Explode `WordN` into byte array

What would an idiomatic (and preferably efficient) way to explode a WordN into an array of individual bytes (so Word8) be?

As a use case, consider that you’ve got an algorithm operating on individual bytes (eg a hash algorithm), which you feed a variable-length input, in the form of eg an arbitrarily-sized number, or text.

The way I currently handle it consists of three steps:

  • Starting with WordN, use a combination of right-shift and binary AND to pull one specific byte out
  • Convert the resulting WordN into a Word8 by means of Word8.fromNat(WordN.toNat(x))
  • Do that N/8 times, once for each of the bytes contained within the WordN

Eg something along those lines:

  // Explode Word32 into byte array, with LSB first.
  func explodeWord32(x : Word32) : [Word8] {
    return Array.tabulate<Word8>(
      4, // 4 bytes in a Word32
      func(i : Nat) : Word8 {
        return(extractByte(x, i));
      }
    );
  };

  // Extract byte with offset (valid values 0 - 3, starting at the LSB) from Word32.
  func extractByte(x : Word32, offset : Nat) : Word8 {
    return word32ToWord8(
      (x >> (Word32.fromNat(offset) * 8)) & 0xFF
    );
  };

  // This implicitly 'truncates' the Word32, returning only the LSB, probably
  // by means of implicit rollover.
  func word32ToWord8(x : Word32) : Word8 {
    return Word8.fromNat(Word32.toNat(x));
  };

I don’t particularly mind the bit masking to pull specific bytes out, but I severely dislike the roundtrip via conversion to and from Nat, just to have a proper Word8 in the end.
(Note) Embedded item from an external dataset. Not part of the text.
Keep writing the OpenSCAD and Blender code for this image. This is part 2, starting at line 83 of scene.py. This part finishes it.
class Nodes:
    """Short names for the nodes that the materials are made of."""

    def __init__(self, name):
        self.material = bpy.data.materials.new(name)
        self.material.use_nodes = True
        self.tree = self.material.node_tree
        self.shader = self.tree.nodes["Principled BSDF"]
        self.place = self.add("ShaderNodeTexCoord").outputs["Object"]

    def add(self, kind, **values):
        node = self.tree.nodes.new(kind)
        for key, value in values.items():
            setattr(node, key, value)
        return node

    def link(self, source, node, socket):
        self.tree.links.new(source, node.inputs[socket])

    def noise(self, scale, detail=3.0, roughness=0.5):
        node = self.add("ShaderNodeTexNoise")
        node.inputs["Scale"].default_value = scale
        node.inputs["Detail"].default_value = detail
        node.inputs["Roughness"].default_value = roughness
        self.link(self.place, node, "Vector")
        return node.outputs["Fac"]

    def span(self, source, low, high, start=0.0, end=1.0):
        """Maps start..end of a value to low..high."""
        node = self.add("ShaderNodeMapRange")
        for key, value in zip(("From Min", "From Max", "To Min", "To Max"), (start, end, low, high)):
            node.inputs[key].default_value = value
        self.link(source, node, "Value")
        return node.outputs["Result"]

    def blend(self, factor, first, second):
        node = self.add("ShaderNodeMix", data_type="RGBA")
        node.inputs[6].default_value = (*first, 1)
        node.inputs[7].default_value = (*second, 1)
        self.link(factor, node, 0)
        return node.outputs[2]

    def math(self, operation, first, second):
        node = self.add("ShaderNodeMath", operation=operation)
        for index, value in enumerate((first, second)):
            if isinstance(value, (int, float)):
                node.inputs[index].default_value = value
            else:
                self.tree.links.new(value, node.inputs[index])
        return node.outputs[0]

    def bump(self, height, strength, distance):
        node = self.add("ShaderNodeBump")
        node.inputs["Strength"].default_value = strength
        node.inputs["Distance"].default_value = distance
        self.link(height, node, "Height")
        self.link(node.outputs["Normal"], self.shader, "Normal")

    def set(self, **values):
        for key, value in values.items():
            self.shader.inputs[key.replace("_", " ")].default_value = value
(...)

Are there more idiomatic ways to handle that? Other languages tend to offer ways to explode a uint (as well as text etc) into byte arrays, which might be worth considering for Motoko.

2 Likes

Maybe @enzo can help?

Maybe to clarify - ideally I’d of course like Motoko to provide a .bytes() (or .toWord(n : Nat) if you want to be fancy) method on especially Text, and arbitrary-precision/length ints & naturals. That’d allow to efficiently get hold of the individual bytes, of when you need them - a common pattern in other languages. And at least for Text/Int/Nat that should be fairly straight forward & efficient to implement, as I would imagine those are implemented as arrays of WordN under the hood.
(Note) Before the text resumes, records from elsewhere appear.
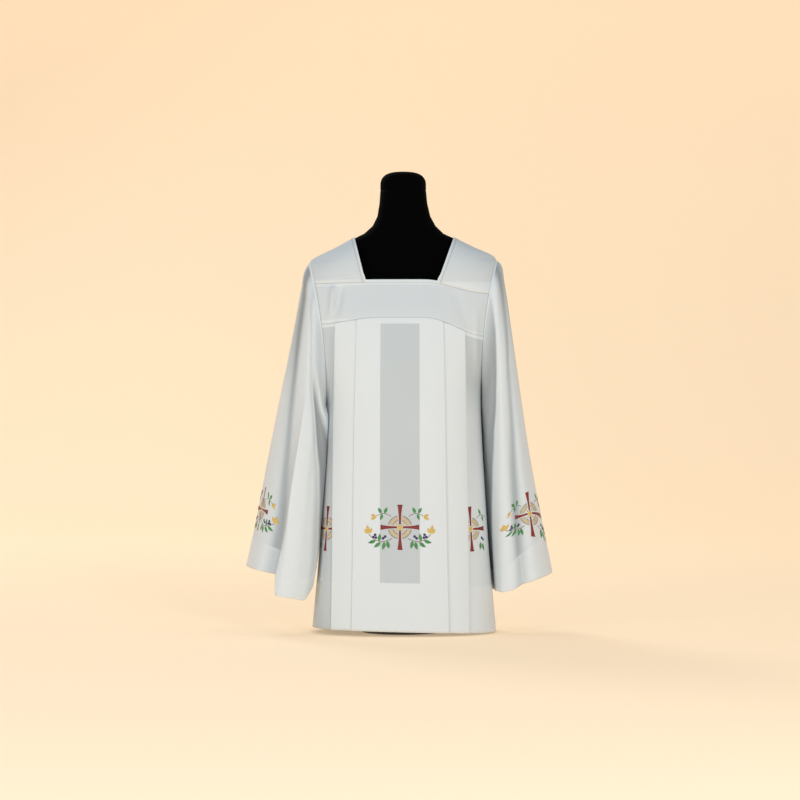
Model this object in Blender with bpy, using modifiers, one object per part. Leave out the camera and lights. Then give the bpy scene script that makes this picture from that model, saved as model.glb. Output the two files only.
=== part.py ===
"""A surplice on a limbless dress form.

Metres, +Z up, the front faces -Y, and the stand's underside lies on Z 0 round the origin. The garment is
sewn from a pleated front and back, two yoke strips, two shoulder pieces, two sleeves and a strip round its
square neck. Each is one thin wall through sections that are worked out from the sizes below.
"""

import math

import bpy
import numpy as np

# Cloth
GAP = 0.0003  # between pieces that meet face to face
SEAM = 0.0006  # between the middles of two walls that are sewn edge to edge, about 0.3 mm at their corners
WALL = 0.001
HEM_WALL = 0.0016  # where the hem is turned up and the cloth lies double
SEAM_SET = 0.0008  # how far a sleeve starts outside the armhole's edge, and more in the crease below
SEAM_CREASE = 0.0014

# Heights on the garment, and how far its level lines drop towards the sides
UNDERARM = {-1: 0.530, 1: 0.560}
SEAM_TOP = {"front": 0.8055, "back": 0.8300}  # yoke strip to shoulder pieces
SEAM_TOP_DROP = {"front": (0.002, 0.025), "back": (0.010, 0.014)}  # left and right
SEAM_LOW = {"front": 0.7250, "back": 0.7480}  # yoke strip to pleats
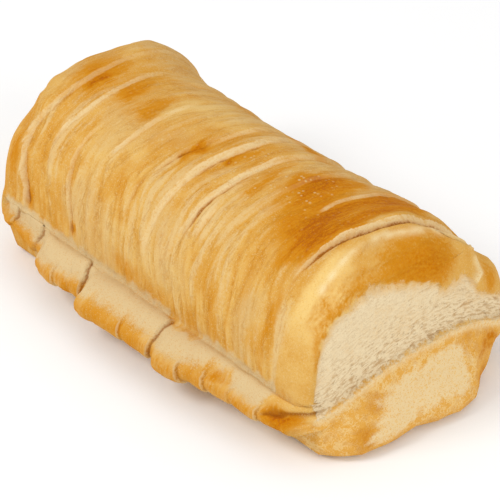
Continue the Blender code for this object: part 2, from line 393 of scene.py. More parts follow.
# here the last roll of dough begins
ROLL_START = 84.0
dome = on_side * smooth((DOME_SHARE - turn) / 0.02)
skirt_v = share(turn, DOME_SHARE, SKIRT_SHARE)
skirt = on_side * smooth((turn - DOME_SHARE) / 0.006) * smooth((SKIRT_END - turn) / 0.01)
print("the skirt takes", round(float(skirt.mean()), 3), "of the points")

# %% The torn patch on the near end: its lower and upper edges
CRUMB_TOP = ((-66, -20), (-61.5, 5), (-59.5, 30), (-58, 46), (-57, 56), (-54, 66), (-50, 72.5),
             (-46, 79), (-40, 83), (-31, 85.3), (-24, 87), (-17, 86), (-10, 83.5), (-2, 82), (3, 79.5),
             (8, 77), (13, 74.6), (16.5, 73), (18, 69), (22, 66.7), (30, 67.3), (38, 67.3), (41, 61),
             (43.5, 56), (48, 52.6), (54, 49), (62, 44))
TEAR_REACH = 6.0
ragged = 1.3 * cloud(py / 4.0, pz / 4.0, 3.0) + 0.8 * cloud(py / 9.0, pz / 9.0, 5.0)
tear_low = 43.9 - 14.5 * np.abs((py - 5.0) / 57.5) ** 2.3
tear_high = np.interp(py, *zip(*CRUMB_TOP))
near_side = smooth((px - 99.0 - 9.0 * smooth((py - 54.0) / 6.0)) / 4.0)
above_low = pz - tear_low - 0.3 * ragged
below_high = tear_high - pz + ragged
inside = np.minimum(above_low, below_high)
tear = np.where(px > 98.0, np.clip(inside, -TEAR_REACH, TEAR_REACH), -TEAR_REACH)
wall = near_side * smooth(-above_low / 1.5 + 0.5)
crumb = near_side * smooth(inside / 1.5 + 0.5)
print("crumb covers", round(float(crumb.mean()), 3), "of the points")

# %% [markdown]
# ## The rolls of dough
#
# Each roll ends in a lip: it rises gently, drops in a pale scarp that faces the torn end, and
# the next roll starts from a thin dark crevice. The scarp is paler stretched dough with a painted
# highlight, as it faces the light, and the crevice's dark colour is painted shade. Every lip below
# is drawn as a line over the dome: how far round, and how far along. The other rows say how high it
# stands, how pale its scarp is and how deep its crevice. Each is one number, or changes on the way
# round.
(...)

But for the time being I’m working around it (with lower efficiency) as per above. For arbitrary-length Ints/Naturals even more inefficiently, by means of repeat division with remainder by 2^8 :joy:

Might be I’m missing a more elegant way though, so grateful for input on that topic :slight_smile:

For Text, you can use Text.toIter(text) or text.chars() to iterate individual characters.

For Int, you are doing the right thing. I agree it’s tedious to convert between different number types. There is actually a proposal to remove the WordN type, so that we don’t need to do this conversion in the future.
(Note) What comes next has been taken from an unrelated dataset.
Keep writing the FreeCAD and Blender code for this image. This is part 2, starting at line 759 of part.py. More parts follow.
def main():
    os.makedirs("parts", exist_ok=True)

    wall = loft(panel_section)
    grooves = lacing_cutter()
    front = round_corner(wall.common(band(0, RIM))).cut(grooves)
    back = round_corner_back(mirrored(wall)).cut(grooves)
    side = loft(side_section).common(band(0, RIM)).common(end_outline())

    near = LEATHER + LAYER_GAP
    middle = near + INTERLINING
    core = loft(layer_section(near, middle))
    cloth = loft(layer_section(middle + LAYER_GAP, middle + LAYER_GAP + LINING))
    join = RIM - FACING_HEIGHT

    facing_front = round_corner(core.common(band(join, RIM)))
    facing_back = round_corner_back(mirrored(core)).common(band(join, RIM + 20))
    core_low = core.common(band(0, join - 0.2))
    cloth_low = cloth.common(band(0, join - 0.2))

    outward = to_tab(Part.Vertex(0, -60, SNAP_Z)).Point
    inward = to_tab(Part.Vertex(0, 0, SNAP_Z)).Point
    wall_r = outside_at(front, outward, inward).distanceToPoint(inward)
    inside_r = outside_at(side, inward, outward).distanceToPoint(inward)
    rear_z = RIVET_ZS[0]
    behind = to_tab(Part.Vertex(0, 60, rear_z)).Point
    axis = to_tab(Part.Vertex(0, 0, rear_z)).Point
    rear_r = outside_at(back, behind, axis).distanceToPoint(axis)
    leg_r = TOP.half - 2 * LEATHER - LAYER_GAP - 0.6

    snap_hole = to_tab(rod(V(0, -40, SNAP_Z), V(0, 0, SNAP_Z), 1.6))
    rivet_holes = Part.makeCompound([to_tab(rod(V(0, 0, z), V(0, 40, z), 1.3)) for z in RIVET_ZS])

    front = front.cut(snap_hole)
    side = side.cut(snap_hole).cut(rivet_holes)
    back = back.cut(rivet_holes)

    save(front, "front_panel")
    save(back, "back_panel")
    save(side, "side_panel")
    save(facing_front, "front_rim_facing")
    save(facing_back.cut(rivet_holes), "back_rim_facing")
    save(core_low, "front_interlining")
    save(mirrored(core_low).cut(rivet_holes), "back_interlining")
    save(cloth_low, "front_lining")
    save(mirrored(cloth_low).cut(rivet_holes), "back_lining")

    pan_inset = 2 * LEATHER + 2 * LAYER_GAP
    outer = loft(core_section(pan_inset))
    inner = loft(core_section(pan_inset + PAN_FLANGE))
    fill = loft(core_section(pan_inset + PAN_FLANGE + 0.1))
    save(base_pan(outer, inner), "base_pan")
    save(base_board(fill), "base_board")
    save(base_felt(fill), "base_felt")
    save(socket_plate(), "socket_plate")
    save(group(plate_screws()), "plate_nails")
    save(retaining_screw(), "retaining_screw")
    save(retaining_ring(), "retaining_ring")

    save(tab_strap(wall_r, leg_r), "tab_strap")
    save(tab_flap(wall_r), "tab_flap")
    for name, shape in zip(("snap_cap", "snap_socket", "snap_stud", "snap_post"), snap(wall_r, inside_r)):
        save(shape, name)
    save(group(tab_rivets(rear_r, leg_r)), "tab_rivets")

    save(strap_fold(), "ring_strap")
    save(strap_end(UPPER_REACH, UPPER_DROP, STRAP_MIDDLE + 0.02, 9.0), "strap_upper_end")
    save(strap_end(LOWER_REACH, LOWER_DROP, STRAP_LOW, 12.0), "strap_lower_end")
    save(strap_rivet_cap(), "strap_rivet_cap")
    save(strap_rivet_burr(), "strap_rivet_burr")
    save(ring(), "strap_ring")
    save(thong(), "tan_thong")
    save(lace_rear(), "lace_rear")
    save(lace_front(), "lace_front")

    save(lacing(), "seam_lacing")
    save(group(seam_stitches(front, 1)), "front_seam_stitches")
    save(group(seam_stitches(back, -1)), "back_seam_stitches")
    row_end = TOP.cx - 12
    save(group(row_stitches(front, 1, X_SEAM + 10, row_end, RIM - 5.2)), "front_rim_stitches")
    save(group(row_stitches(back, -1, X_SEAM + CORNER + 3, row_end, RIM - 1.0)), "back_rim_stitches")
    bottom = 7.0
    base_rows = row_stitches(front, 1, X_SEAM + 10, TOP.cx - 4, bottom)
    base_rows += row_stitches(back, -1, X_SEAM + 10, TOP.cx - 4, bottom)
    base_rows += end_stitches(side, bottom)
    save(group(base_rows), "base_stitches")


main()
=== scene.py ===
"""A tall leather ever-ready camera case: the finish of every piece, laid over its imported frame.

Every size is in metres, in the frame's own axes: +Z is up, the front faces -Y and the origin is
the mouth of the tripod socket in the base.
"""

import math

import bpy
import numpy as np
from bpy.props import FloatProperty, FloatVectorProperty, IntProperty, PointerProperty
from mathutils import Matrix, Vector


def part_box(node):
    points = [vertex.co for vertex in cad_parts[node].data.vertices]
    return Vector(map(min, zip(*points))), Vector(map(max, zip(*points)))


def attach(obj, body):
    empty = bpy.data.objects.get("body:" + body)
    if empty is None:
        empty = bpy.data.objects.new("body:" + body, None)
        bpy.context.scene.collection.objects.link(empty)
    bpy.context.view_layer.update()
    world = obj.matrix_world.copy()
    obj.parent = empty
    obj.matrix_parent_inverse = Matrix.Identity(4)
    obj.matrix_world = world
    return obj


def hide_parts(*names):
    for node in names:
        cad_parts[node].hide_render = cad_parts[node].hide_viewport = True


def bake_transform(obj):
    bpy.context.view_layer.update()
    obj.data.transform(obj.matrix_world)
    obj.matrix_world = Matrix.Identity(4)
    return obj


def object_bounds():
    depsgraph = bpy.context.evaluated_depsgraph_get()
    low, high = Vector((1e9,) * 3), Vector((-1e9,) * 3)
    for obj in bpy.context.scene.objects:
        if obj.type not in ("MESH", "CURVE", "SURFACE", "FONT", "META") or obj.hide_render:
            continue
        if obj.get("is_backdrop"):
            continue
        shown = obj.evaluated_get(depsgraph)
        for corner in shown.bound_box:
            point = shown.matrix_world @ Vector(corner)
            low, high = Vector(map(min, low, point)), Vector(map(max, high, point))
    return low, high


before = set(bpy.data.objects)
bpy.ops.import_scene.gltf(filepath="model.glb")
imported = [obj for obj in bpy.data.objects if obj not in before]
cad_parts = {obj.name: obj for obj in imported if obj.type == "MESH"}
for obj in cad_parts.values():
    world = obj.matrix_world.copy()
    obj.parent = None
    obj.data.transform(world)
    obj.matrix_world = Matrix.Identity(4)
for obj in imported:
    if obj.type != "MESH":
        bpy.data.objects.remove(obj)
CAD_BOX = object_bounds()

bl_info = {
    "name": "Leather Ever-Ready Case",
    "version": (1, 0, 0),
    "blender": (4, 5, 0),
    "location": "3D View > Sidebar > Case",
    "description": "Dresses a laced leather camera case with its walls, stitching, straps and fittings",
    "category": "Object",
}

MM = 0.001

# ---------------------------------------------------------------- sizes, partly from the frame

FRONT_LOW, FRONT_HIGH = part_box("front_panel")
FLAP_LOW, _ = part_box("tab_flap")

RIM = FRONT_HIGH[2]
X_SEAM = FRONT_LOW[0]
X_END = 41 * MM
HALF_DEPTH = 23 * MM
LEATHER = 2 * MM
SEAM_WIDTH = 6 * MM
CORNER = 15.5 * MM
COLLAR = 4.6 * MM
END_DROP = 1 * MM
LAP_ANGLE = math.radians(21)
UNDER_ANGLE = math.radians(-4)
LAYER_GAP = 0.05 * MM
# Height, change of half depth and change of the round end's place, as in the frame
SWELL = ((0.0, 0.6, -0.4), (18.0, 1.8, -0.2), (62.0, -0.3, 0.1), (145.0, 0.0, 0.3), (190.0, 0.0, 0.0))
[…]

There are probably some other hacks we can do, e.g. converting the number to text and then process them character by character (not quite what you want and not very efficient, but it’s fewer lines of code); we can also send the number to frontend and do the bit manipulation there.

2 Likes

Ah, fair point about being able to get an iterator of chars from a Text - from there it’s then straight-forward to get Word32s out. :slight_smile:

I’m a bit uncertain about the proposal to remove WordN - a numeric type with modular arithmetics can be quite useful, as well as certain binary operations seemingly only being implemented on the WordN types.

1 Like

Yes, we can introduce wrapping operators for all IntN and NatN types, e.g. +%, -%, and *%.

1 Like

Sorry for the delayed reply here!

Seems this this thread fell into my backlog.

Yeah, this should be pretty straight-forward.

  public func natToBytes(n : Nat) : List<Word8> {
    var a = 0;
    var b = n;
    var bytes = List.nil<Word8>();
    var test = true;
    while test {
      a := b % 256;
      b := b / 256;
      bytes := List.push<Word8>(Prim.natToWord8(a), bytes);
      test := b > 0;
    };
    bytes
  };

and if you want to go in the other direction…

  public func natFromBytes(bytes : List<Word8>) : Nat {
    var n = 0;
    var i = 0;
    List.foldRight<Word8, ()>(bytes, (), func (byte, _) {
      n += Prim.word8ToNat(byte) * 256 ** i;
      i += 1;
    });
    n
  };
3 Likes

Thanks for the response - so pretty much the way I went about it. I quite like your way of using a linked list instead of a buffer as I did - prevents repeated array reallocation as the buffer grows. :smile: